**DIRECTION:**
Give the number of lines that hold the string "update". Nothing else is needed.

** START **

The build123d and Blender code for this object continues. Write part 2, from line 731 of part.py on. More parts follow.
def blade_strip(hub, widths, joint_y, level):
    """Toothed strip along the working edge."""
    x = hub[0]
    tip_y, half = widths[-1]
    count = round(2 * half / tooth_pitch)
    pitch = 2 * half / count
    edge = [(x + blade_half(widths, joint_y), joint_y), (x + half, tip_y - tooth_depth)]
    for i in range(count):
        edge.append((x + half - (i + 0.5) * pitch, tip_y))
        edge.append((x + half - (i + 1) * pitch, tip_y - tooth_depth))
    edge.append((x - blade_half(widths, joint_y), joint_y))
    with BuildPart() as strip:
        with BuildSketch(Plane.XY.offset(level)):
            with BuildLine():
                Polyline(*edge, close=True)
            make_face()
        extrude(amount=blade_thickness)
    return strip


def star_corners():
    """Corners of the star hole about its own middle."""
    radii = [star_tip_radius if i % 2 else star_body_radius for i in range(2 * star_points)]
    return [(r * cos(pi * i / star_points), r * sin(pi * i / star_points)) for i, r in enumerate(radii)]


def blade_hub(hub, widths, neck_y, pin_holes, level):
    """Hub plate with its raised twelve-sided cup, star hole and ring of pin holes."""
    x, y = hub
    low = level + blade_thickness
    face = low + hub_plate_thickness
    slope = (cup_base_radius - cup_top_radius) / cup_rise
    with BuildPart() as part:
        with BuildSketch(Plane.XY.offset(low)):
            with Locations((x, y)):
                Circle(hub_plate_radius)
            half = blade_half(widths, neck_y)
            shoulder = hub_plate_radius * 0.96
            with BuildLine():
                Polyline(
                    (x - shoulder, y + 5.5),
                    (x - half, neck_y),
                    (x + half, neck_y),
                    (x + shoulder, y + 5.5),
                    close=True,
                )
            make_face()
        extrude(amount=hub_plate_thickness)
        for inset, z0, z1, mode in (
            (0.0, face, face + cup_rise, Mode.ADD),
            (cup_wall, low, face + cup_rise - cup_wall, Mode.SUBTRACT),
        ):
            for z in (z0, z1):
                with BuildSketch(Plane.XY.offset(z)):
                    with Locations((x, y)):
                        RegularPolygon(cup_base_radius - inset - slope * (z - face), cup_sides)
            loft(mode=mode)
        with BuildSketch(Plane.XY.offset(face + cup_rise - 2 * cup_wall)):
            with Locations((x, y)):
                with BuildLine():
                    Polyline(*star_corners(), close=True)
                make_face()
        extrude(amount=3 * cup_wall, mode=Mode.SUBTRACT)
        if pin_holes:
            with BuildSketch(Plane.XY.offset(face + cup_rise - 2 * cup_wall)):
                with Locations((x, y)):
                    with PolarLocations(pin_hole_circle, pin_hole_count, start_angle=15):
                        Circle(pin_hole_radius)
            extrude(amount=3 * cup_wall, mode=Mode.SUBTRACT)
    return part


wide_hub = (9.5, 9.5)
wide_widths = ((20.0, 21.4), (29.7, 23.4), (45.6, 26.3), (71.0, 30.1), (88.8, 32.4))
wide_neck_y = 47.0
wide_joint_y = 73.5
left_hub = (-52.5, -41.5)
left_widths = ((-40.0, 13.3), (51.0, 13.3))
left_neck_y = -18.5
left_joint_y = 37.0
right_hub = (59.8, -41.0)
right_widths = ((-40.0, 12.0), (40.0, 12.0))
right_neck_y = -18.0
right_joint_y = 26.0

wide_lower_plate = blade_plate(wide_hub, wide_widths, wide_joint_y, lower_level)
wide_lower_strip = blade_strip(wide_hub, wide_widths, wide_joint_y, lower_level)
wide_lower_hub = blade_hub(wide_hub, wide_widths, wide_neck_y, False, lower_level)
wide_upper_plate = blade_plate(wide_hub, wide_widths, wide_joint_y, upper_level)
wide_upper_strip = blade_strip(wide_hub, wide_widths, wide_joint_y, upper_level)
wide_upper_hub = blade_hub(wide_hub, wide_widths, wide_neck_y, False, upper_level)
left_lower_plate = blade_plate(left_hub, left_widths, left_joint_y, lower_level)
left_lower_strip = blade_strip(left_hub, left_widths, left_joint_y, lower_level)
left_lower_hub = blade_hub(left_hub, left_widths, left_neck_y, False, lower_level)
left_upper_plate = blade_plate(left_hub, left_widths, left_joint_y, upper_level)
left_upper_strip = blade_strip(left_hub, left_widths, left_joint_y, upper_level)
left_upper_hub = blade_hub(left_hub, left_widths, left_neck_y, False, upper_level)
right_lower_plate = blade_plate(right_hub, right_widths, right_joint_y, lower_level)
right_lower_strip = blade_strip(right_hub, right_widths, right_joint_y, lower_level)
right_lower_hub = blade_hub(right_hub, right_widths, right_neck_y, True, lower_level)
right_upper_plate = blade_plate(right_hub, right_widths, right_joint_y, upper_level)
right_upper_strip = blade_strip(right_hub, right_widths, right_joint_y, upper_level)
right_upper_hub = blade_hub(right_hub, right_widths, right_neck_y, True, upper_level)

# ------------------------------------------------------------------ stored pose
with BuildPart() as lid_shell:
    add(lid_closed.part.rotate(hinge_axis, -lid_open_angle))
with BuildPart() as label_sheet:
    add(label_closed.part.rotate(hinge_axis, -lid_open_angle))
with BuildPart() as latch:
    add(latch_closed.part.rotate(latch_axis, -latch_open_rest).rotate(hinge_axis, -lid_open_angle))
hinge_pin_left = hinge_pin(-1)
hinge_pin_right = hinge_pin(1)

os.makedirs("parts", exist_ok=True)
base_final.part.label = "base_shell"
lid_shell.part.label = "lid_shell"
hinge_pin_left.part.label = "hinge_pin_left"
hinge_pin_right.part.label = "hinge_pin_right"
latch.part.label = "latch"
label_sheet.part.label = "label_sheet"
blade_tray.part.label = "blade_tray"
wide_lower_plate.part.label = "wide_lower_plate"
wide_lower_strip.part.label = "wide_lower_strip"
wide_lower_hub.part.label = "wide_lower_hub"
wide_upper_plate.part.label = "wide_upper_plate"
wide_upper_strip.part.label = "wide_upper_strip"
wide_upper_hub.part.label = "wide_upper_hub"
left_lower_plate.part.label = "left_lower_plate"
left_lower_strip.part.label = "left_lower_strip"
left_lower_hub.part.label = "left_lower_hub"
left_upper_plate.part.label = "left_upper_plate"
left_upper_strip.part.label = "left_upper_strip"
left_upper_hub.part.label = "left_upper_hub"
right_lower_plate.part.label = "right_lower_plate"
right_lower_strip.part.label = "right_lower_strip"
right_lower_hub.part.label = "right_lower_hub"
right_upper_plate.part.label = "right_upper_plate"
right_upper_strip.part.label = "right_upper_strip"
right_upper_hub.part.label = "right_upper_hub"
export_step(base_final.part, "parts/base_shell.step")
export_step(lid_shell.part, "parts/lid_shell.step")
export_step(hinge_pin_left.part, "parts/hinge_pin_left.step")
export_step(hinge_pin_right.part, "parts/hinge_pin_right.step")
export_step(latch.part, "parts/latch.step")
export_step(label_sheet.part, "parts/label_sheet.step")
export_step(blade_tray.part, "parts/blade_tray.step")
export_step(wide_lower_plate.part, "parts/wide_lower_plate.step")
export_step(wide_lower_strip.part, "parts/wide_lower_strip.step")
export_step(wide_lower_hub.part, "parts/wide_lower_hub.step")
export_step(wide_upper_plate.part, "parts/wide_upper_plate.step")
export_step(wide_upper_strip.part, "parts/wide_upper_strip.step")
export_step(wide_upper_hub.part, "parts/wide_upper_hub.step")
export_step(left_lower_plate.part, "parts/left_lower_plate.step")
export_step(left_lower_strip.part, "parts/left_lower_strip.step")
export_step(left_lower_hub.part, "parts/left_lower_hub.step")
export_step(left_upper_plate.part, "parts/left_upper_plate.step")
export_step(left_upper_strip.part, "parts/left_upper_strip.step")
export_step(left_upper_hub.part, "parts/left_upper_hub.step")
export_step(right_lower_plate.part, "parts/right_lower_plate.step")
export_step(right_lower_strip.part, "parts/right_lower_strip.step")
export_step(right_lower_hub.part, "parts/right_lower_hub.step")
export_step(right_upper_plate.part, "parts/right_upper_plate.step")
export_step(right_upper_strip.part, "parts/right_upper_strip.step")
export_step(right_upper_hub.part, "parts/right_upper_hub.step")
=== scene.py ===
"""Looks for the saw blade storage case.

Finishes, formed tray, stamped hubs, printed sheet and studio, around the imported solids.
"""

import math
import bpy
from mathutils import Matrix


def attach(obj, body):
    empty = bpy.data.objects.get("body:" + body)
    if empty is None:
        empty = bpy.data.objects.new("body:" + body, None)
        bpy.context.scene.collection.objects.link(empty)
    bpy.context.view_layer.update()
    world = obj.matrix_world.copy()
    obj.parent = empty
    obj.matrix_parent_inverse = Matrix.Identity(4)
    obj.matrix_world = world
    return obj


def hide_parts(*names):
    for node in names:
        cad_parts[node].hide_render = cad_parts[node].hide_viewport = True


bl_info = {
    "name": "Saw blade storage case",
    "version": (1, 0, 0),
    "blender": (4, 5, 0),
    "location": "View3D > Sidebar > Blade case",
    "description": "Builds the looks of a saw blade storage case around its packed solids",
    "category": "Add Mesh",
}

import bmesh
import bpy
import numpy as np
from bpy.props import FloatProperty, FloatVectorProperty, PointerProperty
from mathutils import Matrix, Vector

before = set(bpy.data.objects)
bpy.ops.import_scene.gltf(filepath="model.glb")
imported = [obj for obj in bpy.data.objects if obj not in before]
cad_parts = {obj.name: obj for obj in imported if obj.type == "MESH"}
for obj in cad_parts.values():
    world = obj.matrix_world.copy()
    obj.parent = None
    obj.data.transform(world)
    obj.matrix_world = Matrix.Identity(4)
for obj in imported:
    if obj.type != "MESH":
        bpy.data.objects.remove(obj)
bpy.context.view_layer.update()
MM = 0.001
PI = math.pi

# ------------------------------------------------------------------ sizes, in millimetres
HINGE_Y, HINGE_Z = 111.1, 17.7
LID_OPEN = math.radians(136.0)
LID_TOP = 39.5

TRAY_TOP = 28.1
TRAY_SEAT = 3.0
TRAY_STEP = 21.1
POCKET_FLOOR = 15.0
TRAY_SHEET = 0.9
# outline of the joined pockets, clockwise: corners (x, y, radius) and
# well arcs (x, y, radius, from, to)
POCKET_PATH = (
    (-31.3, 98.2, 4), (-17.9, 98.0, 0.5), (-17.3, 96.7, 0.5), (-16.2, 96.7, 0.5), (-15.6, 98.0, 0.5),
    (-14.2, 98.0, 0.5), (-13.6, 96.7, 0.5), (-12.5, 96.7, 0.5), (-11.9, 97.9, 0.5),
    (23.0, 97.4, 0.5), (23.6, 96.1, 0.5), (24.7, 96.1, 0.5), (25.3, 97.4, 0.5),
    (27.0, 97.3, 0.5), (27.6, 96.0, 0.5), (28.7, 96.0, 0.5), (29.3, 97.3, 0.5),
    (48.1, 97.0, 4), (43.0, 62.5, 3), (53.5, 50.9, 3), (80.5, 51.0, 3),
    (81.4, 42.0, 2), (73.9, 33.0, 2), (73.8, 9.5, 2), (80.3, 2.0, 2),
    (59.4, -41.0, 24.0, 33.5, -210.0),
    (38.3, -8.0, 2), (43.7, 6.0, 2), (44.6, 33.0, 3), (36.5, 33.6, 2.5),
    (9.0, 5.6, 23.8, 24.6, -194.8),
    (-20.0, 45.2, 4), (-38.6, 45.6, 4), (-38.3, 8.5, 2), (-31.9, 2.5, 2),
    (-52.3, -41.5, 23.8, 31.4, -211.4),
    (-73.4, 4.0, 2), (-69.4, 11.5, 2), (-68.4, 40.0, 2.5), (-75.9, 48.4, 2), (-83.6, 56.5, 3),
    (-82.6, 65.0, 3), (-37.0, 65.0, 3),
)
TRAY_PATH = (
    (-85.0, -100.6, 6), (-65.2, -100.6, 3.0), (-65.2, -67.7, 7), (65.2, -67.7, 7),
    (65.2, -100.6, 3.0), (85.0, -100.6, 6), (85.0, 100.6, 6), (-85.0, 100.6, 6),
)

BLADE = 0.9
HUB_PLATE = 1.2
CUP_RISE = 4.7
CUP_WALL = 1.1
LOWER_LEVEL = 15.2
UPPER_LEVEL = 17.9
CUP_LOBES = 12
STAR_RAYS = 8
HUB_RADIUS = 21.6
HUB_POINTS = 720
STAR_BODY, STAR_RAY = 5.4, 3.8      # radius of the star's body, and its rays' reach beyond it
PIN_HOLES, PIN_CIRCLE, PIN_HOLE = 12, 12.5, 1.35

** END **

**FINAL RESULT:**
2